Flat bands and electron correlations in graphene.

From the moment it was isolated as a 2D material, graphene has become a remarkable subject of research, exhibiting novel phenomena that extend to almost any domain within condensed matter physics and physical chemistry. Recently, this was further extended with the discovery of 'magic-angle graphene', in which twisted bilayer graphene (TBG) with nearly flat bands was observed to behave as a high-temperature superconductor - the Physics World 2018 Breakthrough of the Year. However, TBG remains extremely challenging to fabricate which, together with intrinsic constraints on tunability, limit further research on the electron correlation phenomena emerging from its flat bands. Here we propose to explore an alternative system, based on periodic lattices of strained nanobubbles in single-layer graphene, which host similar flat bands to those in TBG, with the advantage of being much more tunable (e.g. allowing for even flatter bands) and scalable (crucial for further fundamental studies as well as eventual applications). The fabrication is based on an original approach that combines ultra-low energy ion implantation (a unique technique developed by the consortium) and state-of-the-art nanofabrication.
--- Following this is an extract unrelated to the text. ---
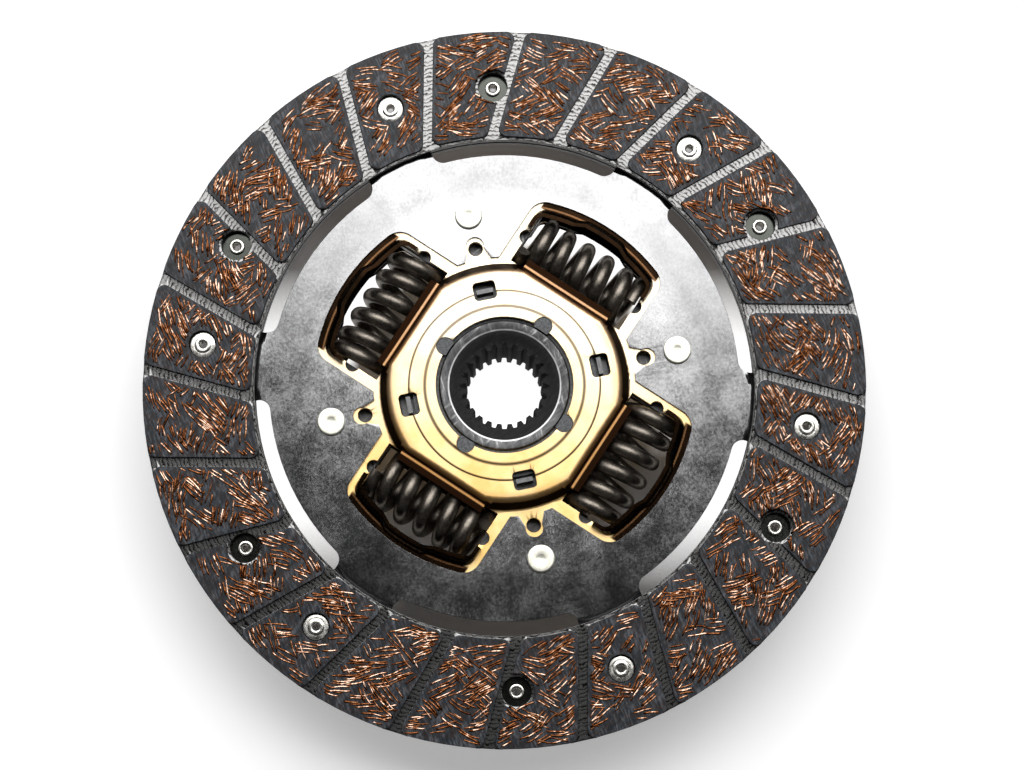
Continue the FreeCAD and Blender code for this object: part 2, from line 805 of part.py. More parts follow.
def wave_washer():
    """A thin ring with waves, between the thrust plate and the front bush."""
    low = flange_top_z + running_clearance + washer_thickness + thrust_plate_thickness
    high = dome_inner_z - bush_flange_thickness
    rise = (high - low - wave_washer_thickness) / 2
    middle = (low + high - wave_washer_thickness) / 2
    steps = 8 * wave_count
    points = []
    for step in range(steps):
        angle = 2 * math.pi * step / steps
        z = middle + rise * math.cos(wave_count * angle)
        for radius, lift in (
            (wave_washer_inner_r, 0),
            (wave_washer_outer_r, 0),
            (wave_washer_outer_r, wave_washer_thickness),
            (wave_washer_inner_r, wave_washer_thickness),
        ):
            points.append(Vec(radius * math.cos(angle), radius * math.sin(angle), z + lift))
    facets = []
    for step in range(steps):
        for side in range(4):
            a = step * 4 + side
            b = step * 4 + (side + 1) % 4
            c = (a + 4) % len(points)
            d = (b + 4) % len(points)
            facets.append((a, b, d))
            facets.append((a, d, c))
    shell = Part.Shape()
    shell.makeShapeFromMesh((points, facets), 0.001)
    solid = Part.makeSolid(shell)
    if solid.Volume < 0:
        solid.reverse()
    return solid


def hub_bush_front():
    """The front bush: a flange under the dome, a raised ring in the collar, and four ears in the lobes."""
    inner = hub_front_r + running_clearance
    low = dome_inner_z - bush_flange_thickness
    body = ring(bush_flange_r, inner, low, dome_inner_z)
    step_r = collar_seat_r - 2 * assembly_clearance
    body = body.fuse(ring(step_r, inner, low, dome_inner_z + collar_height))
    ear = cylinder(
        bore_lobe_r - 2 * assembly_clearance, low, dome_top_z + collar_height / 2, bore_lobe_circle_r
    )
    body = body.fuse(around(ear, window_count, first_window_deg))
    return one_solid(body.cut(cylinder(inner, low - over, dome_top_z + 2 * over)))


def hub_bush_rear():
    """The rear bush: a flange inside the rear dome and a sleeve through the rear plate's bore."""
    inner = hub_rear_r + running_clearance
    floor_z = rear_inner_z - rear_dome_height
    high = flange_bottom_z - running_clearance - washer_thickness
    body = ring(bush_flange_r, inner, floor_z, high)
    sleeve_r = inner + rear_bush_wall - assembly_clearance
    sleeve = ring(sleeve_r, inner, floor_z - side_plate_thickness - rear_sleeve_stand, high)
    return one_solid(body.fuse(sleeve))


def save(name, shape):
    """Write one node's STEP file and print its facts."""
    shape.exportStep("parts/" + name + ".step")
    print(name, "solids", len(shape.Solids), "valid", shape.isValid(), "volume", round(shape.Volume, 1))


os.makedirs("parts", exist_ok=True)
front_facing = at_front(facing())
front_rivets = facing_rivets()
save("facing_front", front_facing)
save("facing_rear", turned_over(front_facing))
save("facing_rivets_front", front_rivets)
save("facing_rivets_rear", turned_over(front_rivets))
save("disc_plate", disc_plate())
save("front_retainer", front_retainer())
save("rear_retainer", rear_retainer())
save("hub", hub())
for number, pin in enumerate(around(stop_pin(), window_count, pin_first_deg), 1):
    save("stop_pin_%d" % number, pin)
for number in range(1, window_count + 1):
    spring = damper_spring(spring_half_turn_deg * ((number - 1) % 2))
    save("damper_spring_%d" % number, turned(spring, first_window_deg + window_pitch_deg * (number - 1)))
save("thrust_plate", thrust_plate())
save("wave_washer", wave_washer())
save("friction_washer_front", friction_washer(flange_top_z + running_clearance))
save("friction_washer_rear", friction_washer(flange_bottom_z - running_clearance - washer_thickness))
save("hub_bush_front", hub_bush_front())
save("hub_bush_rear", hub_bush_rear())
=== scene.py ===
# %% [markdown]
# # A clutch disc, dressed for its picture
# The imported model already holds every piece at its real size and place. This lesson gives the
# pieces their finish: round wire for the springs, turned heads for the rivets and pins, soft edges
# on the pressed sheets, and thousands of short brass wires in the friction facings.
# Everything is measured in metres, in the model's own frame: the disc's axis is Z, and the dome
# looks up.

import bmesh
import bpy
import numpy as np
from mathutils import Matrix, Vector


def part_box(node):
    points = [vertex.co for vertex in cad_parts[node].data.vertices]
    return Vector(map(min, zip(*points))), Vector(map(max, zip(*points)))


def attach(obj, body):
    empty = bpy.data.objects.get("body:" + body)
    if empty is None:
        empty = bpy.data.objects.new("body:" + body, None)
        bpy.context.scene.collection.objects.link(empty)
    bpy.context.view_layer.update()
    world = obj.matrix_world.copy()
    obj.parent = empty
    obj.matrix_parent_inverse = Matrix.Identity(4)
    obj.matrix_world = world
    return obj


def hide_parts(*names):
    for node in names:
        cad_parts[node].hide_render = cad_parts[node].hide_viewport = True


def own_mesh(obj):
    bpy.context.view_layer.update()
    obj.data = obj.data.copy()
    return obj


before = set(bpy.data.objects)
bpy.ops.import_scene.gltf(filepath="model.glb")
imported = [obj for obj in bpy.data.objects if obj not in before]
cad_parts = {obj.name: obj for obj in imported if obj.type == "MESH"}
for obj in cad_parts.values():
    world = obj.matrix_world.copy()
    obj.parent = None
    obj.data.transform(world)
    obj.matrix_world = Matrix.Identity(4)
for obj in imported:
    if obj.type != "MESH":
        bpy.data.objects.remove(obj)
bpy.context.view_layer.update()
MM = 0.001
print("nodes in the frame:", len(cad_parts))

# %% [markdown]
# ## The sizes that the looks share
# The frame tells where each piece lies, so heights and the outer radius are read from it instead of
# typed again. The pattern of the grooves, the places of the rivets and windows and the sheets'
# levels are repeated here, because a box can't tell them.

# %% Measure the frame
facing_high = np.array(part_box("facing_front")[1])
rear_low = np.array(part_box("facing_rear")[0])
pin_low, pin_high = (np.array(corner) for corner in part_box("stop_pin_1"))
facing_outer_r = facing_high[0]
facing_inner_r = 74.4 * MM
facing_thickness = 3.5 * MM
pad_height = 1.1 * MM
groove_count = 24
groove_width = 2.8 * MM
groove_tangent_r = 23.8 * MM
groove_start = np.radians(-0.5)
rivet_circle_r = 90.7 * MM
rivet_count = 6
front_rivet_angle = np.radians(52.25)
rear_rivet_angle = np.radians(32.25)
first_window_angle = np.radians(56.8)
window_count = 4
front_sheet_z = 30.0 * MM
rear_sheet_z = 17.0 * MM
cushion_mid_z = float((facing_high[2] + rear_low[2]) / 2)
print("facings reach from z", rear_low[2], "to", facing_high[2])

# %% [markdown]
# ## The camera
# The photograph was taken almost straight from above with a long lens, so the round disc stays
# nearly round. The camera stands a little towards the viewer and leans back to the disc.

# %% Place the camera
camera_data = bpy.data.cameras.new("camera")
camera_data.lens = 91.41
camera_data.sensor_width = 36.0
camera_data.shift_x = 0.0089
camera_data.shift_y = 0.06
camera = bpy.data.objects.new("camera", camera_data)
camera.location = (-3.03 * MM, -101.4 * MM, 799.0 * MM)
camera.rotation_euler = (np.radians(6.19), np.radians(-0.19), 0.0)
bpy.context.scene.collection.objects.link(camera)
bpy.context.scene.camera = camera
bpy.context.scene.view_settings.view_transform = "Standard"

# %% [markdown]
# ## Short names for shader nodes
# A material is a small machine of nodes. These helpers make one node each and return its output,
# so that a finish below reads like a recipe. Patterns read Object coordinates: they are real
# positions in metres, so a noise of scale 1000 has grains of about a millimetre.

# %% Shader helpers
SOCKET = bpy.types.NodeSocket


def plug(tree, value, socket):
    """Link an output to a socket, or write a plain value into it."""
    if isinstance(value, SOCKET):
        tree.links.new(value, socket)
    else:
        socket.default_value = value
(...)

The tunability of the fabrication approach, together with the unique expertise of the consortium on theoretical tools for electronic structure calculations of such systems, will allow us to produce specific electron correlation phenomena (superconductivity and magnetism) by design.

Keywords:GRAPHENE

Disciplines:Electronic (transport) properties, Magnetism and superconductivity, Nanophysics and nanosystems, Semiconductors and semimetals, Surfaces, interfaces, 2D materials

Project type:Collaboration project